Public Service Commissioners Sam Britton, Brandon Presley and Cecil Brown will review the request and schedule a public hearing. Mississippi Power said it believes a decision will be made by October.
The PSC gave the company until June 3 to lay out its case for raising customer rates to recover the costs of the facility in Kemper County. Because that date fell on Saturday, the company filed Monday.
“The company and the Mississippi Public Utilities Staff have been discussing the status of the project and the nature and timing of a rate filing to address recovery of the remainder of the Kemper project costs not currently in rates,” Mississippi Power said. The company continues to develop a traditional rate case and a rate mitigation plan to address these costs, the company said, but timing is “uncertain.”

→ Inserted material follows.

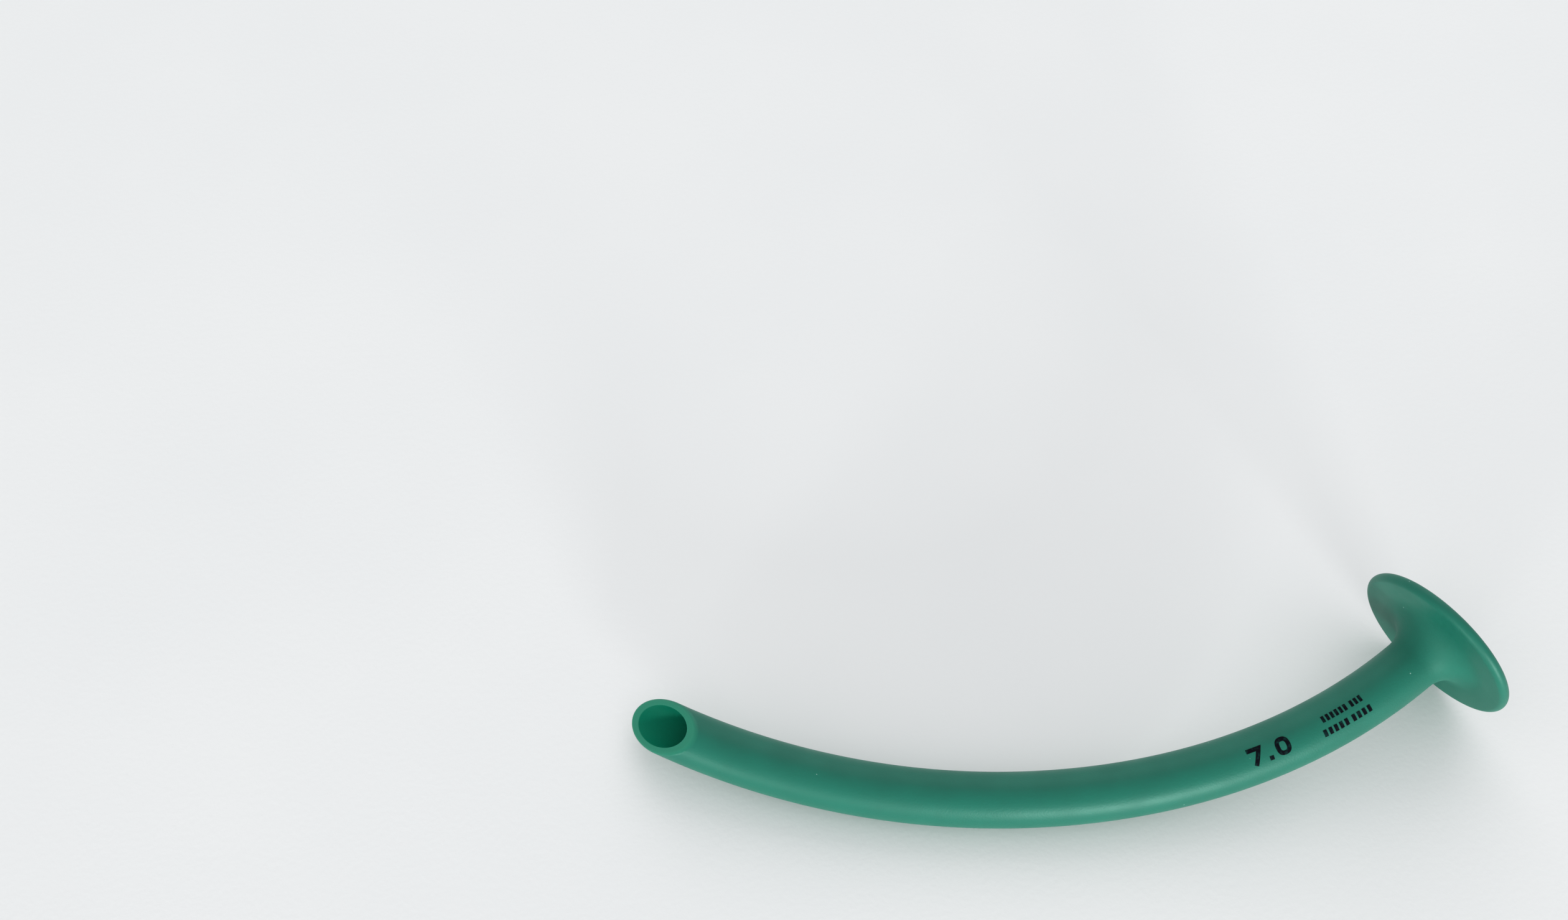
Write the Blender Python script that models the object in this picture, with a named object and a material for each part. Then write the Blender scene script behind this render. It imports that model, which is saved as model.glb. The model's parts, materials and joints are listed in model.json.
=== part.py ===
"""Nasopharyngeal airway, 28 French: one soft moulding of tube, flange and bevelled tip, lying at rest.

The shape is first made about its own middle line: the flange's outer face lies across the start of
that line, the tube leaves along -X and bends towards +Y, and the bevel at the far end faces +Z.
The finished moulding is then laid on the floor as its weight would leave it, with the bevel up, the
tip towards -X, the flange towards +X, and the origin under the middle of its box.
"""

import math

import bmesh
import bpy
import numpy as np
from mathutils import Matrix, Vector

MM = 0.001

# Tube
FRENCH_SIZE = 28  # outside diameter in thirds of a millimetre
BORE_DIAMETER = 7.0 * MM
TUBE_LENGTH = 141.0 * MM  # along the middle line, from the flange's outer face to the middle of the bevel
BEND_RADIUS = 137.0 * MM  # of the middle line, over the tip's half of the tube
NECK_STRAIGHT_LENGTH = 6.0 * MM  # from the flange's outer face, before the bend begins
NECK_BEND_RADIUS = 91.0 * MM  # of the middle line, where the bend begins
NECK_EASE_LENGTH = 66.0 * MM  # the tighter bend of the neck fades out over this length

# Flange
FLANGE_DIAMETER = 29.6 * MM
FLANGE_THICKNESS = 2.0 * MM  # its rim is a full half round
NECK_FILLET_RADIUS = 5.3 * MM  # between the tube and the flange
MOUTH_RADIUS = 2.5 * MM  # rounds the bore out into the flange's outer face

# Tip
BEVEL_ANGLE = math.radians(37.0)  # between the cut and the middle line
BEVEL_LEAN_LENGTH = 12.0 * MM  # the rings of the mesh lean over to the cut along this stretch
LIP_RADIUS = 0.7 * MM  # takes the sharp outer edge off the bevel

# Mesh
SIDES = 40  # corners of each ring
RING_SPACING = 5.2 * MM  # along the bend
ARC_STEPS = 4  # facets of a rounded edge
RIM_STEPS = 6  # facets of the flange's half-round rim
LINE_STEP = 0.2 * MM  # between the points that the middle line is worked out at

# Colour and gloss of the moulding
AIRWAY_GREEN = (0.043, 0.250, 0.190, 1.0)
AIRWAY_ROUGHNESS = 0.42

TUBE_RADIUS = FRENCH_SIZE * MM / 6.0
BORE_RADIUS = BORE_DIAMETER / 2.0
FLANGE_RADIUS = FLANGE_DIAMETER / 2.0
WALL = TUBE_RADIUS - BORE_RADIUS
LIP = min(LIP_RADIUS, 0.7 * WALL)


def middle_line():
    """Points along the middle line, from the flange's face on past the tip, with the heading at each."""
    distance = np.arange(0.0, TUBE_LENGTH + BEVEL_LEAN_LENGTH, LINE_STEP)
    past_neck = distance - NECK_STRAIGHT_LENGTH
    extra = 1.0 / NECK_BEND_RADIUS - 1.0 / BEND_RADIUS
    fade = np.clip(1.0 - past_neck / NECK_EASE_LENGTH, 0.0, 1.0)
    bend = np.where(past_neck < 0.0, 0.0, 1.0 / BEND_RADIUS + extra * fade)
    heading = np.concatenate([[0.0], np.cumsum((bend[1:] + bend[:-1]) / 2.0 * LINE_STEP)])
    x_steps = -(np.cos(heading[1:]) + np.cos(heading[:-1])) / 2.0 * LINE_STEP
    y_steps = (np.sin(heading[1:]) + np.sin(heading[:-1])) / 2.0 * LINE_STEP
    x = np.concatenate([[0.0], np.cumsum(x_steps)])
    y = np.concatenate([[0.0], np.cumsum(y_steps)])
    return distance, x, y, heading


DISTANCE, LINE_X, LINE_Y, HEADING = middle_line()


def on_line(distance):
    """The middle line's point and direction, this far from the flange's face."""
    point = Vector((np.interp(distance, DISTANCE, LINE_X), np.interp(distance, DISTANCE, LINE_Y), 0.0))
    heading = float(np.interp(distance, DISTANCE, HEADING))
    return point, Vector((-math.cos(heading), math.sin(heading), 0.0))


def around_line(distance, radius, angle):
    """A point this far out from the middle line, at this angle round it: 0 is +Z, the bevel's side."""
    point, along = on_line(distance)
    up = Vector((0.0, 0.0, 1.0))
    return point + radius * (math.cos(angle) * up + math.sin(angle) * along.cross(up))


def cut_distance(radius, angle):
    """Where the slanting plane of the bevel cuts the line of points at this radius and angle."""
    middle, along = on_line(TUBE_LENGTH)
    normal = math.sin(BEVEL_ANGLE) * along + math.cos(BEVEL_ANGLE) * Vector((0.0, 0.0, 1.0))
    distance = TUBE_LENGTH
    for _ in range(8):
        miss = (around_line(distance, radius, angle) - middle).dot(normal)
        distance -= miss / on_line(distance)[1].dot(normal)
    return distance


def ring_angles():
    return [2.0 * math.pi * side / SIDES for side in range(SIDES)]


def straight_ring(distance, radius):
    """A ring square to the middle line."""
    return [around_line(distance, radius, angle) for angle in ring_angles()]


def leaning_ring(radius, share, setback=0.0):
    """A ring this share of the way from square to lying in the cut, which it stops short of by the setback."""
    start = TUBE_LENGTH - BEVEL_LEAN_LENGTH
    ring = []
    for angle in ring_angles():
        reach = cut_distance(radius, angle) - setback - start
        ring.append(around_line(start + share * reach, radius, angle))
    return ring


def spaced(first, last):
    """Distances from first to last, both included, no further apart than the ring spacing."""
    count = max(1, math.ceil((last - first) / RING_SPACING))
    return [first + (last - first) * step / count for step in range(count + 1)]


def quarter():
    """Angles of a quarter turn, both ends included."""
    return [math.pi / 2.0 * step / ARC_STEPS for step in range(ARC_STEPS + 1)]


def mouth_rings():
    """From the flange's outer face, rounding into the bore."""
    rings = []
    for turn in quarter():
        distance = MOUTH_RADIUS * (1.0 - math.cos(turn))
        rings.append(straight_ring(distance, BORE_RADIUS + MOUTH_RADIUS * (1.0 - math.sin(turn))))
    return rings


def lean_shares():
    """How far over each leaning ring is, from the first one past the square ring to the cut."""
    count = math.ceil(BEVEL_LEAN_LENGTH / RING_SPACING) + 1
    return [(step + 1) / count for step in range(count)]


def bore_rings():
    """Down the bore to the cut's inner edge."""
    lean_start = TUBE_LENGTH - BEVEL_LEAN_LENGTH
    rings = [straight_ring(distance, BORE_RADIUS) for distance in spaced(MOUTH_RADIUS, lean_start)[1:]]
    rings += [leaning_ring(BORE_RADIUS, share) for share in lean_shares()]
    return rings


def lip_rings():
    """Over the bevel's face and round its outer edge, which a curve drawn inside the corner softens."""
    inner = leaning_ring(BORE_RADIUS, 1.0)
    corner = leaning_ring(TUBE_RADIUS, 1.0)
    back = leaning_ring(TUBE_RADIUS, 1.0, LIP)
    rings = []
    for step in range(ARC_STEPS):
        share = step / ARC_STEPS
        ring = []
        for inside, edge, behind in zip(inner, corner, back):
            face = edge + (inside - edge).normalized() * LIP
            ring.append((1 - share) ** 2 * face + 2 * share * (1 - share) * edge + share**2 * behind)
        rings.append(ring)
    return rings


def outside_rings():
    """Back along the outside of the tube to the fillet."""
    rings = [leaning_ring(TUBE_RADIUS, share, LIP) for share in reversed(lean_shares())]
    fillet_end = FLANGE_THICKNESS + NECK_FILLET_RADIUS
    lean_start = TUBE_LENGTH - BEVEL_LEAN_LENGTH
    for distance in reversed(spaced(fillet_end, lean_start)):
        rings.append(straight_ring(distance, TUBE_RADIUS))
    return rings


def flange_rings():
    """Up the fillet, out over the flange, round its rim and onto its outer face."""
    rings = []
    for turn in quarter()[1:]:
        distance = FLANGE_THICKNESS + NECK_FILLET_RADIUS * (1.0 - math.sin(turn))
        rings.append(straight_ring(distance, TUBE_RADIUS + NECK_FILLET_RADIUS * (1.0 - math.cos(turn))))
    rim = FLANGE_THICKNESS / 2.0
    for step in range(RIM_STEPS + 1):
        turn = math.pi * step / RIM_STEPS
        rings.append(straight_ring(rim + rim * math.cos(turn), FLANGE_RADIUS - rim + rim * math.sin(turn)))
    return rings


def closed_skin(rings):
    """One closed mesh whose rings are joined each to the next, and the last to the first."""
    skin = bmesh.new()
    loops = [[skin.verts.new(point) for point in ring] for ring in rings]
    for loop, following in zip(loops, loops[1:] + loops[:1]):
        for side in range(SIDES):
            after = (side + 1) % SIDES
            skin.faces.new((loop[side], loop[after], following[after], following[side]))
    bmesh.ops.recalc_face_normals(skin, faces=skin.faces)
    bmesh.ops.triangulate(skin, faces=skin.faces)
    return skin


def centre_of_mass(skin):
    """Centre of the solid, from the tetrahedra that its triangles make with the first vertex."""
    skin.verts.ensure_lookup_table()
    apex = skin.verts[0].co.copy()
    volume, moment = 0.0, Vector()
    for face in skin.faces:
        a, b, c = (vert.co - apex for vert in face.verts)
        part = a.dot(b.cross(c)) / 6.0
        volume += part
        moment += part * (a + b + c) / 4.0
    return apex + moment / volume


def stands_on(face, centre):
    """True if the weight, drawn straight down onto this face of the hull, lands inside it."""
    normal = face.normal
    corners = [vert.co for vert in face.verts]
    foot = centre - (centre - corners[0]).dot(normal) * normal
    for start, end in zip(corners, corners[1:] + corners[:1]):
        if (end - start).cross(foot - start).dot(normal) < 0.0:
            return False
    return True


def resting_up(skin):
    """The direction that points up once the moulding lies at rest with its bevel uppermost."""
    centre = centre_of_mass(skin)
    hull = bmesh.new()
    for vert in skin.verts:
        hull.verts.new(vert.co)
    bmesh.ops.convex_hull(hull, input=hull.verts)
    bmesh.ops.recalc_face_normals(hull, faces=hull.faces)
    lowest, up = math.inf, Vector((0.0, 0.0, 1.0))
    for face in hull.faces:
        height = (face.verts[0].co - centre).dot(face.normal)
        if face.normal.z < -0.5 and stands_on(face, centre) and height < lowest:
            lowest, up = height, -face.normal
    hull.free()
    return up


def laid_on_floor(skin):
    """Turns the moulding onto the floor, tip towards -X, with the origin under the middle of its box."""
    level = resting_up(skin).rotation_difference(Vector((0.0, 0.0, 1.0))).to_matrix().to_4x4()
    chord = level @ -on_line(TUBE_LENGTH)[0]
    turn = Matrix.Rotation(-math.atan2(chord.y, chord.x), 4, "Z")
    bmesh.ops.transform(skin, matrix=turn @ level, verts=skin.verts)
    places = np.array([vert.co for vert in skin.verts])
    low, high = places.min(axis=0), places.max(axis=0)
    under_middle = Vector((-(low[0] + high[0]) / 2.0, -(low[1] + high[1]) / 2.0, -low[2]))
    bmesh.ops.translate(skin, vec=under_middle, verts=skin.verts)


def soft_green_rubber():
    material = bpy.data.materials.new("soft_green_rubber")
    material.use_nodes = True
    shader = material.node_tree.nodes["Principled BSDF"]
    shader.inputs["Base Color"].default_value = AIRWAY_GREEN
    shader.inputs["Roughness"].default_value = AIRWAY_ROUGHNESS
    shader.inputs["Metallic"].default_value = 0.0
    return material


def build():
    for leftover in list(bpy.data.objects):
        bpy.data.objects.remove(leftover)
    skin = closed_skin(mouth_rings() + bore_rings() + lip_rings() + outside_rings() + flange_rings())
    laid_on_floor(skin)
    mesh = bpy.data.meshes.new("airway")
    skin.to_mesh(mesh)
    skin.free()
    mesh.shade_smooth()
    mesh.materials.append(soft_green_rubber())
    airway = bpy.data.objects.new("airway", mesh)
    bpy.context.scene.collection.objects.link(airway)


build()
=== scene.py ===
"""The looks of a nasopharyngeal airway: a soft green moulding with dark marks printed on its tube."""

import json
import math

import bpy
import numpy as np
from mathutils import Matrix, Vector


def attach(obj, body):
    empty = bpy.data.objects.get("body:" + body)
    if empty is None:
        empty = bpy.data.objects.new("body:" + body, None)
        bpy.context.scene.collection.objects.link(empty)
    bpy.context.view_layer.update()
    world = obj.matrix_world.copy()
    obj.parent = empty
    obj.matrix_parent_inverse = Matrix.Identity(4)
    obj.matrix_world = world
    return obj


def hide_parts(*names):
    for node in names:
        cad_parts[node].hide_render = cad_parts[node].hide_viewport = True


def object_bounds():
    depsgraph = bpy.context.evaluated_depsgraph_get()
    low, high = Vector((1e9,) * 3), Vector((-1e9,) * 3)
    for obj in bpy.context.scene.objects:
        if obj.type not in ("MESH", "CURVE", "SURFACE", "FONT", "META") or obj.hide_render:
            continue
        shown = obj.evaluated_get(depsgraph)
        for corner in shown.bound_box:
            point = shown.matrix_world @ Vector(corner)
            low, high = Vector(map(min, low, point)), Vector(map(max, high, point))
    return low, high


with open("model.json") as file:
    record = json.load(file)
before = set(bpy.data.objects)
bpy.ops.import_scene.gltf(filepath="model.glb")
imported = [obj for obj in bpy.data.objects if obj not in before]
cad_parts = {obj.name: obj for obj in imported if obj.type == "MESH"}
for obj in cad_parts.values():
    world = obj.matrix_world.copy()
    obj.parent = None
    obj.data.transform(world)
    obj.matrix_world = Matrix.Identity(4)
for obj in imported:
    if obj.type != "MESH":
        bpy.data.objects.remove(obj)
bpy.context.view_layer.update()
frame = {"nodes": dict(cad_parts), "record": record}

MM = 0.001

# The moulding, as the CAD has it
FRENCH_SIZE = 28.0  # outside diameter in thirds of a millimetre
TUBE_RADIUS = FRENCH_SIZE * MM / 6.0
BORE_RADIUS = 3.5 * MM
TUBE_LENGTH = 141.0 * MM  # along the middle line, from the flange's face to the middle of the bevel
BEND_RADIUS = 137.0 * MM
NECK_STRAIGHT_LENGTH = 6.0 * MM
NECK_BEND_RADIUS = 91.0 * MM
NECK_EASE_LENGTH = 66.0 * MM
FLANGE_RADIUS = 14.8 * MM
FLANGE_THICKNESS = 2.0 * MM  # its rim is a full half round
NECK_FILLET_RADIUS = 5.3 * MM
MOUTH_RADIUS = 2.5 * MM
BEVEL_ANGLE = math.radians(37.0)
BEVEL_LEAN_LENGTH = 12.0 * MM
LIP = 0.7 * MM  # how far the bevel's softened outer edge reaches, on the face and down the tube

# The finer surface
SIDES = 160
RING_SPACING = 1.0 * MM
ROUND_STEPS = 12
INNER_EDGE = 0.15 * MM  # softening of the bevel's inner edge
FACE_TOLERANCE = 0.02 * MM  # how near the flange's outer face the corners on it lie
LINE_STEP = 0.1 * MM  # between the points that the middle line is worked out at
INNER_EDGE_STEPS = 4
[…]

In its April report to the PSC, Mississippi Power said the estimated costs increased by $186 million, which will be paid by Southern Company and Mississippi Power and not by Mississippi Power customers.
The company said Kemper has reached integrated operations of both gasifiers and combustion turbines at times and has a total of about 200 days using lignite.
How many days or months Mississippi Power has to produce electricity with lignite to fulfill its obligations to its customers and the PSC is not spelled out, said PSC Southern District Commissioner Sam Britton. As it stands now, he said Kemper hasn’t been built and delivered as promised.
Construction of the first of its kind facility began in 2010 at an expected cost at that time of $2.9 billion. The cost of the Kemper facility now is $7.3 billion and rising by about $30 million a month.
Earlier this year the company released a report that said it could be less expensive to operate Kemper on natural gas than on lignite, given the lower than expected cost of gas and the higher than anticipated expense of operating with lignite.